Publication: Patterns 2022

Additional Resources:

What kind of paper is this?

This is a Position paper (perspective) that proposes a research agenda for molecular representations in AI. It reviews the evolution of chemical notation over 250 years and argues for extending SELFIES-style robust representations beyond traditional organic chemistry into polymers, crystals, reactions, and other complex chemical systems.

What is the motivation?

While SMILES has been the standard molecular representation since 1988, its fundamental weakness for machine learning is well-established: randomly generated SMILES strings are often invalid. The motivation is twofold:

  1. Current problem: Traditional representations (SMILES, InChI, DeepSMILES) lack 100% robustness; random mutations or generations can produce invalid strings, limiting their use in generative AI models.
  2. Future opportunity: SELFIES solved this for small organic molecules, but many important chemical domains (polymers, crystals, reactions) still lack robust representations, creating a bottleneck for AI-driven discovery in these areas.

What is the novelty here?

The novelty is not in the SELFIES algorithm itself (covered in the original paper), but in the comprehensive research roadmap. The authors propose 16 concrete research projects organized around key themes:

  • Domain extension: metaSELFIES (learning graph rules from data), BigSELFIES (polymers/biomolecules), crystal structures via labeled quotient graphs
  • Chemical reactions: Robust reaction representations that enforce conservation laws
  • Programming perspective: Treating molecular representations as programming languages, potentially achieving Turing-completeness
  • Benchmarking: Systematic comparisons across representation formats
  • Interpretability: Understanding how humans and machines actually learn from different representations

What experiments were performed?

This perspective paper includes case studies rather than systematic experiments:

  1. Pasithea (Deep Molecular Dreaming): A generative model using gradient descent in latent space to optimize molecular properties (logP). When using one-hot encoded SELFIES, the model successfully optimizes logP monotonically, demonstrating smooth traversal of chemical space impossible with SMILES.

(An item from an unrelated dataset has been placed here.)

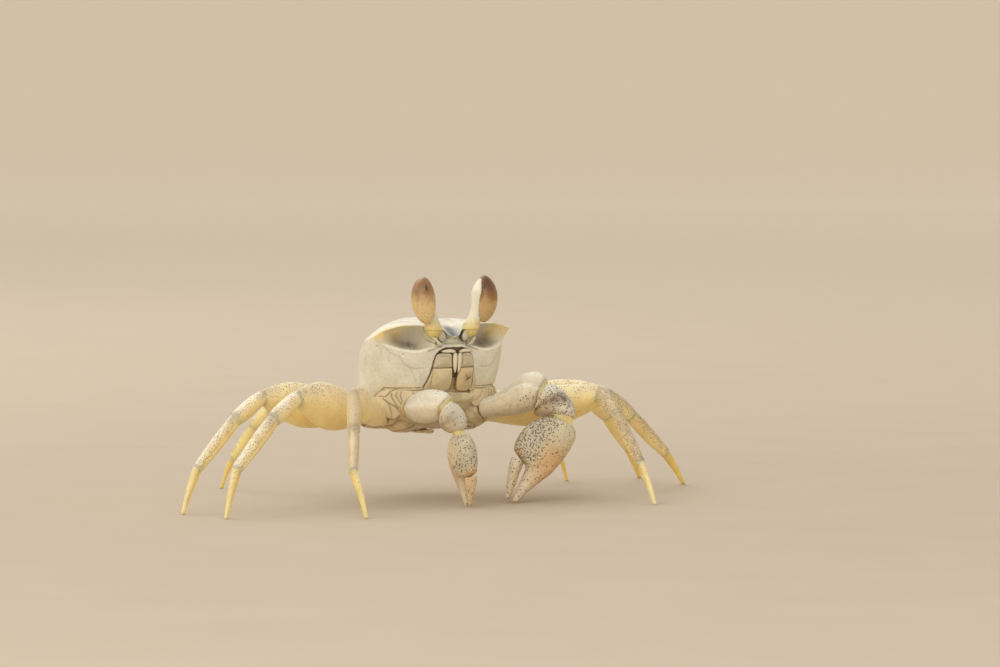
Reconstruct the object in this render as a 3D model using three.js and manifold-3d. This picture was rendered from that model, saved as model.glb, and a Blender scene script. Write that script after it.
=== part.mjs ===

  2. STOUT and DECIMER: Tools for IUPAC-name-to-structure and image-to-structure conversion. Both show improved accuracy when using SELFIES as an intermediate representation, even when the final output is SMILES, suggesting SELFIES provides a more learnable internal representation for sequence-to-sequence models.

What outcomes/conclusions?

The paper establishes robust representations as a fundamental bottleneck in computational chemistry and proposes a clear path forward:

Key outcomes:

  • Identification of 16 concrete research projects spanning domain extension, benchmarking, and interpretability
  • Evidence that SELFIES enables capabilities (like smooth property optimization) impossible with traditional formats
  • Framework for thinking about molecular representations as programming languages

Strategic impact: The proposed extensions could unlock new capabilities across drug discovery (efficient exploration beyond small molecules), materials design (systematic crystal structure discovery), synthesis planning (better reaction representations), and fundamental research (new ways to understand chemical behavior).

Future vision: The authors emphasize that robust representations could become a bridge for bidirectional learning between humans and machines, enabling humans to learn new chemical concepts from AI systems.

The Mechanism of Robustness

The key difference between SELFIES and other representations lies in how they handle syntax:

  • SMILES/DeepSMILES: Rely on non-local markers (opening/closing parentheses or ring numbers) that must be balanced. A mutation or random generation can easily break this balance, producing invalid strings.
  • SELFIES: Uses a formal grammar (automaton) where derivation rules are entirely local. The critical innovation is overloading: a state-modifying symbol like [Branch1] doesn’t just start a branch; it changes the interpretation of the next symbol to represent a numerical parameter (the branch length).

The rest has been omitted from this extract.